At the end of 2006, looking at data provided by the Metropolitan Chicago Information Center (MCIC) and a composite measure called the Community Vitality Index, half the New Communities Program neighborhoods had improved while the city as a whole had declined; home prices were up in all neighborhoods, most in the 15 to 18 percent range. Business growth was up between 2.5 and 3 percent in all New Communities neighborhoods, against a citywide decrease of half a percent per year. But now, a wave of foreclosures threatens that progress in Englewood, North Lawndale, Chicago Lawn, Woodlawn, South Chicago, Grand Boulevard, and more – some of the city’s poorest neighborhoods and some of the hardest hit by foreclosures. We want to help get them get back on track.

Early last year we began to assess the likely effects of a major housing market correction, by year-end, staff began to design a program to help combat the foreclosure fallout in Chicago. We started to make grants in March in the Foreclosure Prevention and Mitigation Project that we are formally announcing today.

Many of the pieces of the Project are in place and underway. To summarize:
This year and next, we are committing at least $68 million dollars in grants and program-related investments to help local organizations accomplish three goals:

  • keep more homeowners in their homes;
  • assist renters forced to move as a result of foreclosure; and
  • help the City of Chicago put vacant, foreclosed houses back into productive use as quickly as possible.

The Project is aimed primarily at the hardest hit neighborhoods but acknowledges that not everyone can be helped to remain a homeowner.
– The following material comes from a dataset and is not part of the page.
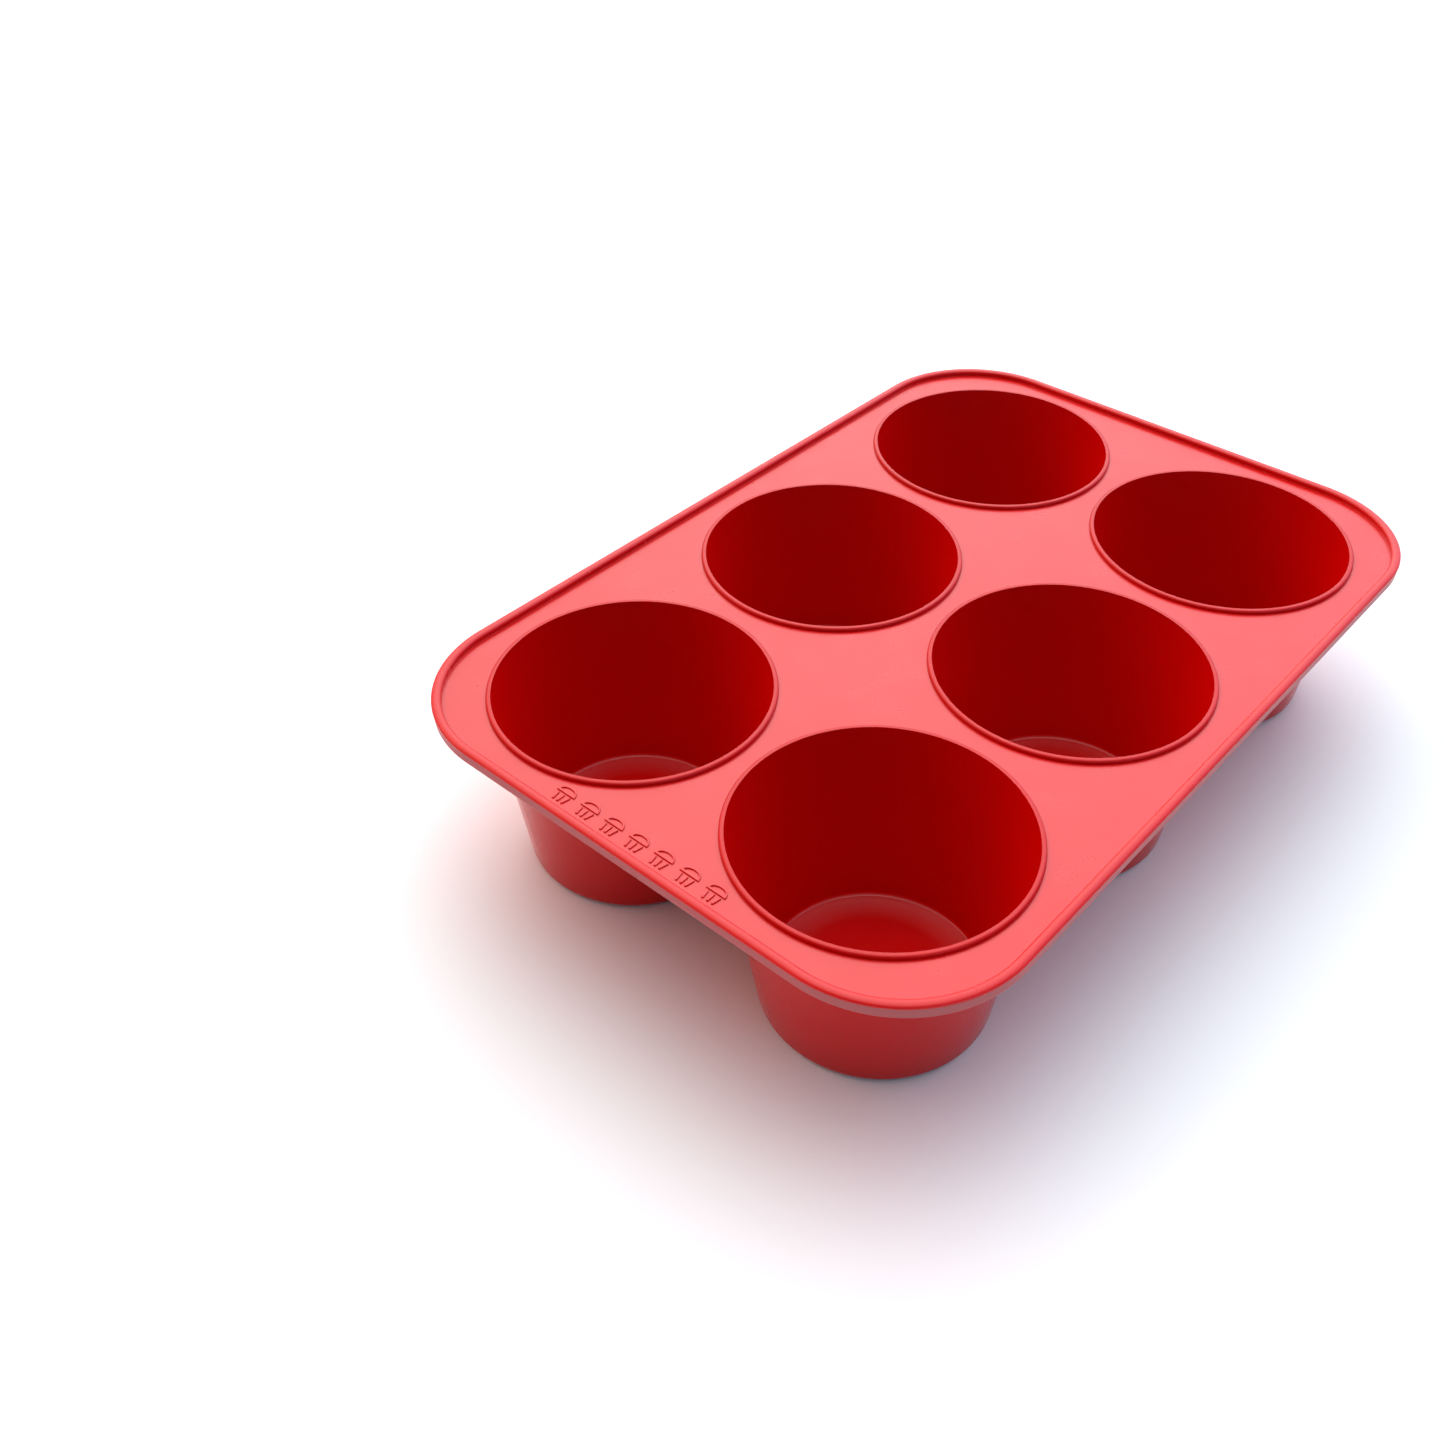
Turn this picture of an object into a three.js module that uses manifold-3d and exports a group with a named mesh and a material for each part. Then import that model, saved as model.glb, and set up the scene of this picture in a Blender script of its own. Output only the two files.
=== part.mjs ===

By 2010, our goals are to:

  • reach 10,000 households,
  • provide counseling to 6,000 homeowners in this group,
  • prevent at least 2,700 foreclosures, and
  • leverage more than $500 million dollars in financing for loans for homeowners and to help the City and its partners acquire foreclosed properties in order to stop the blight they cause in neighborhoods.

To achieve these goals, we will work on several fronts at once. Let me explain:

1) Education and assistance for property owners:
Homeowners in trouble with their loans suffer far less financial harm when they communicate with lenders. But almost half ignore or actively avoid them. We have given grants to LISC, Greater Southwest Development Corporation, and Neighborhood Housing Services, Legal Assistance Foundation and Spanish Coalition for Housing. This will help them reach out to more homeowners, work out solutions where possible, and to provide legal services, where appropriate, to those exposed to fraudulent mortgage practices. Bruce Gottschall and Dan Lindsey can say more about this in a few minutes.

2) Assistance for displaced renters:
A grant to the Lawyers Committee for Better Housing will help address the issue of delinquent landlords, the buildings they abandon, and the renters who end up in eviction court through no fault of their own. Kathleen Clark can answer your questions about this complicated part of the crisis.

While not part of this foreclosure project, we also are working to make sure that there is an adequate supply of affordable rental housing in Chicago. We created The Preservation Compact, which aims to help preserve 75,000 units of rental housing by 2020, which would reverse the trend of loss of units.

3) Access to financing:
We will provide up to $60 million in program-related investments – low-cost loans, bank deposits, or guarantees – for two key purposes: (i) to offer innovative mortgage products that will keep families in their homes, help those who have already lost their homes to buy new ones, and others to rebuild their credit so they can buy again down the road; and, (ii) to help the City of Chicago, in partnership with Mercy Housing, a national housing owner, developer and manager with a strong local presence, acquire, repair and dispose of vacant properties.

(i) Mortgages

We already have approved a $15-million deposit with ShoreBank to support their Rescue Loan and Prevention Program. This $100 million program is directed at 10,000 existing homeowners whose adjustable mortgages will reset to a higher rate within the next three years. Shorebank aims to help 1,200 of them refinance into a mortgage that they can afford over the longer term. Michelle Collins can provide more details.

A $9-million loan to Neighborhood Housing Services-Chicago will help create the Homeownership Retention and Neighborhood Preservation Loan Pool. Park National Bank and MB Financial are leading the current effort to raise $150 million for mortgages for 1,000 homeowners. Some will be able to keep their homes with a more affordable mortgage and others, who cannot get a conventional mortgage, will be able to buy homes in hard-hit communities. Bruce Gottschall can discuss this program.

Finally, later this month, we expect to finalize another program-related investment to Self-Help, a national community development financial institution based in North Carolina. Self Help has designed an innovative lease-purchase mortgage product with which local nonprofits (like Mercy and NHS) can purchase and rent vacant properties to households displaced by foreclosure. Families can rebuild their credit and within five years become eligible to become homeowners again.

We are excited about this array of mortgage innovations because, together, they should help make more loans available to households affected by or facing foreclosure. Traditional lenders are requiring increasingly higher credit scores– over 700 at present. All three of these programs expect to make sound mortgage loans to households with credit scores below this level by using thorough underwriting and, where appropriate, referral to quality homeowner counseling. Debra Schwartz can respond to your questions about these products.

ii) Recycling vacant properties
Finally, we will support Mercy Housing to work with the City of Chicago and numerous developers and community partners to create the capacity to acquire for resale, rental, rent-to-own, and redevelopment as many as 3,500 vacant and foreclosed properties in Chicago’s hardest hit communities.

The goal of our project is to sustain and expand current efforts to help homeowners, renters and communities, while national efforts like the recent bailout bill and the legal settlement with Bank of America/Countrywide take shape.

We hope our efforts will make a significant dent in the city’s total foreclosures, and have a positive effect on the neighborhoods where so many people have worked so hard. Through their efforts, communities have improved and opportunities have opened for talented residents who are determined to realize their individual potential and achieve a better life for their families. We do not want to let them down.